Do you want more email signups? If yes, (and most of us do) creating your own printable to offer as a lead magnet is an excellent way to get more email signups from your website.
To design your own printable, ask yourself:
What does my ideal client need help with accomplishing or solving? Would your client appreciate and use something they could print that would help them achieve a goal or work through a problem?
The great thing about printables is they can be informative, but it can also be a worksheet that helps your client focus and proactively think through an issue. Worksheets provide structure. The structure provides focus. Structure and focus coupled with your advice and worksheet allow your reader to make progress on an issue they’ve been struggling to get through.
For you to create that irresistible free download, let’s do some brainstorming:
Nuts-n-bolts 1st – Glamour 2nd
We’ll list out some questions to help with your framework first, and then we’ll go back and make it visually appealing, and make sure it has quotes and inspiration from you (because it’s you we want them working with, so that’s key!)
Nut-n-bolts Brainstorming
What questions or issues do you hear from your potential client’s the most? We want to build your free printable to serve your specific audience and their needs so those questions and issues are important. Those questions will be the heart of your printable (and use the term “free printable” too! I’ve seen people react to that very well, myself included!) It seems to strike a chord and make people feel all tingly and take action, which is what we want!

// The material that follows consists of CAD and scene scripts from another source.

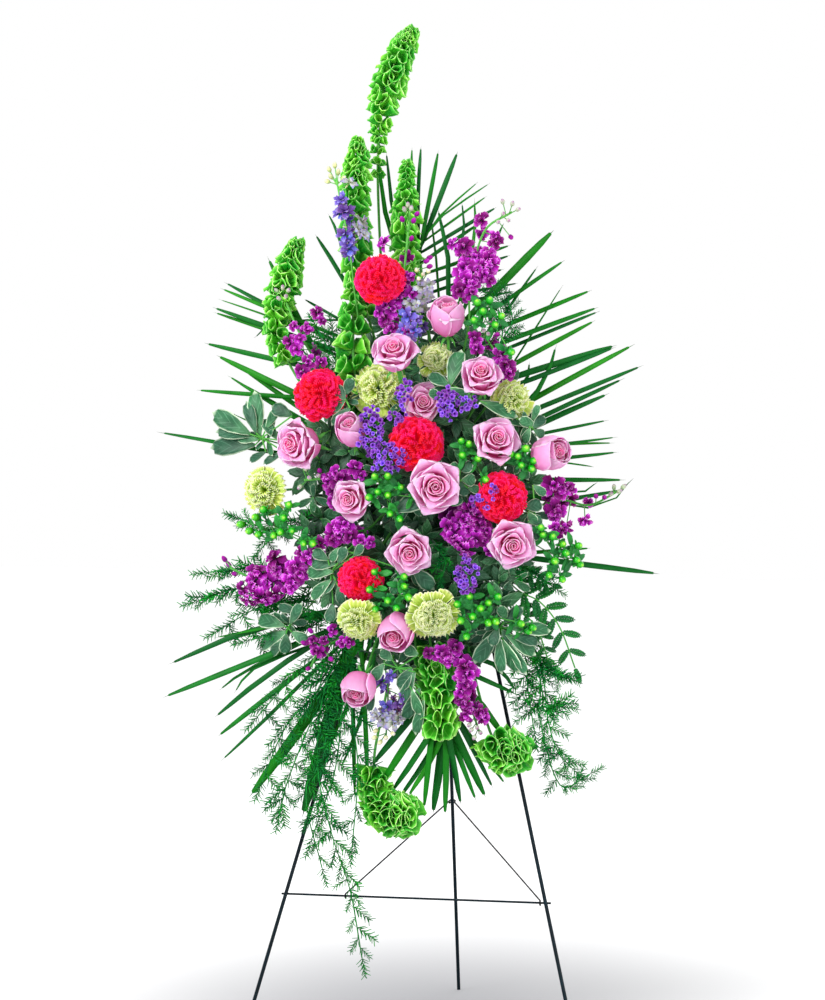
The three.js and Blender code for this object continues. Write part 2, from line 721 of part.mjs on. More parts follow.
const spikeForms = {
  bells: { columns: 9, lobe: 3, gap: 0.42, rise: 0.75, hollow: 0.4 },
  stock: { columns: 8, lobe: 2, gap: 0.66, rise: 0.45, hollow: 0.75, closing: 0.5 },
  statice: { columns: 8, lobe: 2, gap: 0.5, rise: 0.5, hollow: 0.8, closing: 0.5 },
  larkspur: { columns: 8, lobe: 2, gap: 0.45, rise: 0.35, hollow: 0.5, closing: 0.4 },
};

const bells = [
  {
    node: "bells_01",
    places: [[385, 300, 10], [371, 195, -10], [383, 100, -5], [408, 30, 0]],
    from: 0.34,
    whorls: 11,
    size: [72, 36],
  },
  {
    node: "bells_02",
    places: [[372, 330, 45], [357, 262, 52], [357, 142, 40]],
    from: 0.45,
    whorls: 8,
    size: [74, 44],
  },
  {
    node: "bells_03",
    places: [[408, 340, 30], [404, 255, 25], [407, 165, 15]],
    from: 0.5,
    whorls: 6,
    size: [60, 38],
  },
  {
    node: "bells_04",
    places: [[312, 400, 30], [277, 330, 40], [292, 242, 30]],
    from: 0.5,
    whorls: 6,
    size: [62, 40],
  },
  {
    node: "bells_05",
    places: [[372, 430, 70], [354, 385, 75], [352, 296, 60]],
    from: 0.5,
    whorls: 6,
    size: [66, 44],
  },
  {
    node: "bells_06",
    places: [[430, 640, 70], [437, 690, 105], [441, 738, 110]],
    from: 0.5,
    whorls: 5,
    size: [72, 56],
  },
  {
    node: "bells_07",
    places: [[478, 690, 50], [500, 745, 75], [517, 765, 80]],
    from: 0.66,
    whorls: 3,
    size: [66, 54],
  },
  {
    node: "bells_08",
    places: [[385, 700, 50], [377, 765, 60], [393, 822, 62]],
    from: 0.6,
    whorls: 4,
    size: [66, 54],
  },
];

function addBells() {
  for (const spike of bells) {
    const stem = addStem(spike.node, looks.bells, through(spike.places), 0, { lay: false });
    addSpike(spike.node, looks.bells, stem, spikeForms.bells, spike);
  }
}

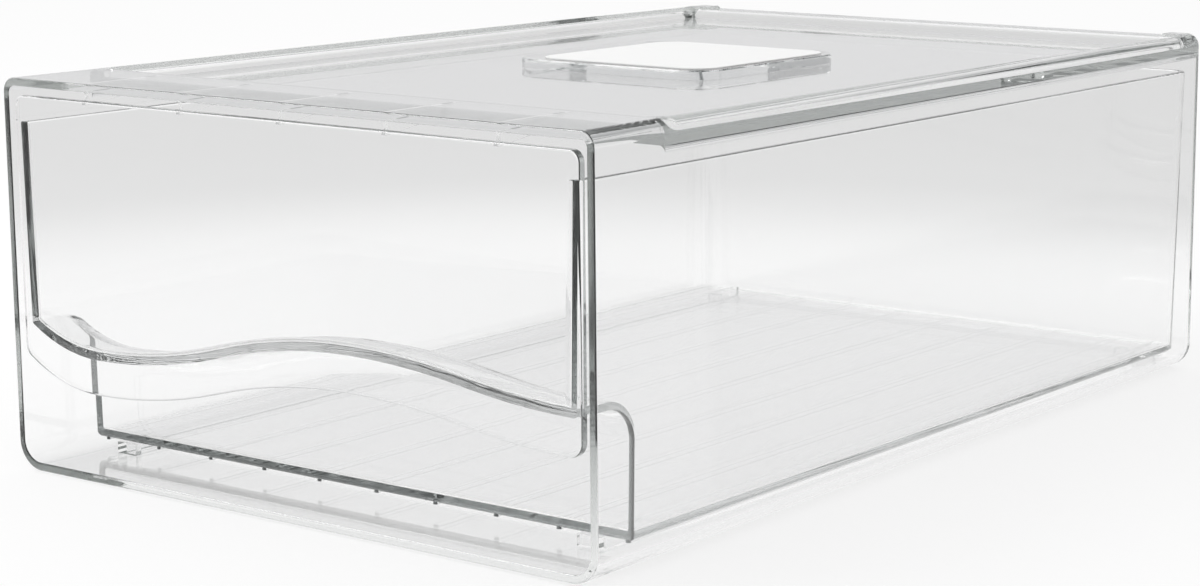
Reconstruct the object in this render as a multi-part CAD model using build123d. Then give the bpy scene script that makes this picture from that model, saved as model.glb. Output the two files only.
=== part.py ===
from build123d import *
import os
from math import radians, tan

# A clear stackable fridge drawer: a moulded case, open at the front, and the drawer that slides in it.
# The drawer's front turns under a wavy edge into a pocket, so that fingers reach up behind the lip.
# Millimetres. The origin is the centre of the case's plan, on the surface that it stands on.
# The front faces -Y, the width runs along X and +Z is up.

# Case
case_width = 200.0
case_depth = 306.0
case_body_height = 106.0
case_wall = 2.2
case_side_taper = 2.5  # how much nearer the middle each side is at the back than at the front
case_bottom_radius = 8.0
case_top_radius = 4.0
case_back_radius = 3.5
case_rim_radius = 0.5

# Shallow foot under the case, which drops into the tray of another case below
foot_height = 0.6
foot_side_inset = 12.0
foot_corner_radius = 20.0

# Sunk tray in the top, behind a flat front band
tray_depth = 4.0
tray_side_rim = 4.8
tray_front_band = 30.0
tray_back_rim = 9.0
tray_corner_radius = 5.0
back_relief_depth = 1.0
back_relief_post = 12.0

# Stiffening webs under the front band, which also stop the closed drawer
web_count = 5
web_side_inset = 25.2  # from the tray's side to the outermost web
web_thickness = 1.2
web_overlap = 1.2  # how far a web hangs below the top of the drawer front
web_nose = 1.5  # how far back a web keeps its full height

# Rails on the case floor that the drawer slides on, each with a stop at its front end
rail_side_inset = 11.5  # from the drawer's side to the middle of a rail
rail_width = 2.4
rail_height = 3.1
rail_front_inset = 20.5
stop_width = 7.0
stop_length = 2.0
tab_width = 4.0
tab_length = 3.0
tab_back_inset = 14.0

# Drawer
drawer_wall = 2.0
drawer_floor = 2.0
drawer_headroom = 5.3  # from the top of its side walls to the ceiling under the tray
drawer_draft = 1.1  # degrees, on every wall
drawer_back_corner_radius = 6.0
drawer_bottom_radius = 1.5
drawer_bottom_inner_radius = 1.0
drawer_pocket_edge_radius = 1.0  # outside only: inside, this corner is sharp
drawer_front_corner_radius = 1.5  # inside, where the front plate meets the sides and the shelf
drawer_top_edge_radius = 0.6

# Drawer front: a plate that stands past the box at its sides, above and below
panel_thickness = 2.0
panel_overlap = 1.2
panel_top_radius = 3.0
panel_bottom_radius = 4.0
panel_edge_radius = 0.6

# Wavy shelf, lip and finger pocket; heights are of the shelf's underside above the case's underside
pocket_depth = 20.5
pocket_radius = 9.0
shelf_thickness = 2.0
lip_drop = 9.3
wave_left_height = 41.8
wave_trough_from_left = 27.7
wave_trough_height = 33.1
wave_crest_from_right = 73.7
wave_crest_height = 45.4
wave_right_height = 39.2

# Stiffening ribs under the drawer floor, clear of the rails
rib_count = 10
rib_side_inset = 4.5  # from the drawer's side to the middle of the outermost rib
rib_width = 1.6
rib_height = 0.8

# Label pad, which lies in the tray, and the bare label on it
pad_size = 70.0
pad_thickness = 2.7
pad_corner_radius = 10.0
pad_edge_chamfer = 0.4
label_width = 60.0
label_length = 64.0
label_thickness = 0.3
label_corner_radius = 8.0
label_side_shift = 2.5

# Clearances
slide_gap = 0.3  # over the rails, under the tabs and before a stop is met
rail_gap = 0.4  # between a tab and the rail beside it
panel_side_gap = 2.1
panel_top_gap = 2.3
drawer_back_gap = 1.8
stacking_gap = 1.5  # before and behind the foot of a case stacked on this one

# Worked out from the sizes above
case_front = -case_depth / 2
case_back = case_depth / 2
case_half = case_width / 2
case_underside = foot_height
case_floor_top = case_underside + case_wall
case_top = case_underside + case_body_height
band_underside = case_top - case_wall
tray_floor = case_top - tray_depth
tray_front = case_front + tray_front_band
tray_back = case_back - tray_back_rim
tray_half = case_half - tray_side_rim
panel_back = case_front + panel_thickness
panel_half = case_half - case_wall - panel_side_gap
panel_top = band_underside - panel_top_gap
drawer_half = panel_half - panel_overlap
drawer_back = case_back - case_wall - drawer_back_gap
rail_top = case_floor_top + rail_height
drawer_underside = rail_top + slide_gap
drawer_top = tray_floor - case_wall - drawer_headroom
pocket_back = case_front + pocket_depth
web_span = 2 * (tray_half - web_side_inset)
web_bottom = panel_top - web_overlap
rib_span = 2 * (drawer_half - rib_side_inset)
rail_span = 2 * (drawer_half - rail_side_inset)
tab_front = drawer_back - tab_back_inset - tab_length
rail_front = case_front + rail_front_inset
stop_back = rail_front + stop_length
margin = 10.0  # how far a cutting shape runs past what it cuts


def case_block(inset, top, back):
    """Solid block of the case, narrower towards the back and drawn in by inset all round but at the front."""
    front_half = case_half - inset
    back_half = front_half - case_side_taper * (back - case_front) / case_depth
    bottom = case_underside + inset
    plan = Polyline(
        (-front_half, case_front, bottom),
        (front_half, case_front, bottom),
        (back_half, back, bottom),
        (-back_half, back, bottom),
        close=True,
    )
    block = extrude(make_face(plan), top - bottom, dir=(0, 0, 1))
    side_edges = block.edges().filter_by(Axis.Z, reverse=True).filter_by(Axis.X, reverse=True)
    block = fillet(side_edges.group_by(Axis.Z)[0], case_bottom_radius - inset)
    side_edges = block.edges().filter_by(Axis.Z, reverse=True).filter_by(Axis.X, reverse=True)
    top_edges = [e for e in side_edges if e.bounding_box().min.Z > top - 0.01]
    block = fillet(top_edges, case_top_radius - inset)
    return fillet(block.faces().sort_by(Axis.Y)[-1].edges(), case_back_radius - inset)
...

Next, try to anticipate a typical response from them. This next part of your printable can be multiple choice or fill in the blank.
Multiple choice – give them options you suspect they’ll choose, or get the jump on healthier options by inserting ideas that will help them more than what they typically would choose. Use checkboxes to assist them with their choices. That way, the options are clear and organized to your reader.
Fill in the blank options will let them write in their own choice if the multiple choice didn’t give them an option they wanted. Be sure to use lines and a notes area, and give them plenty of room to write.
Help from an old blog post:
Something else that may help you create a printable as a lead magnet is to review one of your older blog posts, especially if it was a blog post that was very popular and resonated with your ideal client. Take those words and turn it into a visual (your printable). If your blog was walking your reader through an issue, then it can likely be turned into a worksheet that will help your reader (and they’ll love you for it).
Making it work with a new blog post:
If you’re creating a new printable specifically for a new blog post, a great CTA (call to action) would be to offer a worksheet that helps them with what your blog post subject is. If they’re not already on your email list, you just might get a new signup from your blog post! In anticipation of them signing up, have a follow-up email series that asks them how it’s going along the way, then have a well-timed offer from you, at the end of the series, to help them in the area of need your blog post covered.
Glamour 2nd – Now that we have some ideas in place, let’s make it look great!
Once you have the questions, blanks, notes area, and checkboxes in place, be sure to add colors that match your website, add your logo, your website name, and since it’s an original from you, put a copyright it in the footer. You can do the “pretty” part as simple or elaborate as you want. For worksheets, your logo and colors done in a professional style are really all that’s needed. If you get too extravagant on the decorating, you might run out of the space people need to write their notes in. So, it would look great, but not be as functional as it could be. We want to strike a Balance between the two (you knew I had to work the word “Balance” in there somewhere, right?) 😉 You can, however, add your colors to the lines of the boxes without taking up valuable space and losing out on the functionality.
Be sure to add your favorite quote(s) that will speak to the heart of your reader. This can be done as a simple pull quote off to the side or just included between sections. Your favorite, positive quotes and affirmations will serve as a part of the “know, like, trust” factor that will put you in their favor when it’s time for them to hire that new coach. After all, worksheets are helpful but most of us need someone like you to get us to that next step in our progress. At some point, real people need real people. So be sure to sprinkle the real you in your printable.
You can create your free printable in MS Word, MS Publisher, and even in Excel, or you can get really fancy and use Adobe InDesign. But the Microsoft products you may already have so that’s much more affordable, and there’s less of a learning curve involved so you’ll get done faster.
One last note, and it’s important: only use open-source fonts, fonts that allow for commercial use, or fonts you have purchased that you have commercial rights to use. That way, you’ll stay in line with licensing rules! Always check the license rules for all of your fonts and graphics!
So there you have it, a printable that gets email signups, an email series to help build your relationship with them, and the possibility of a new client. All because of a free printable!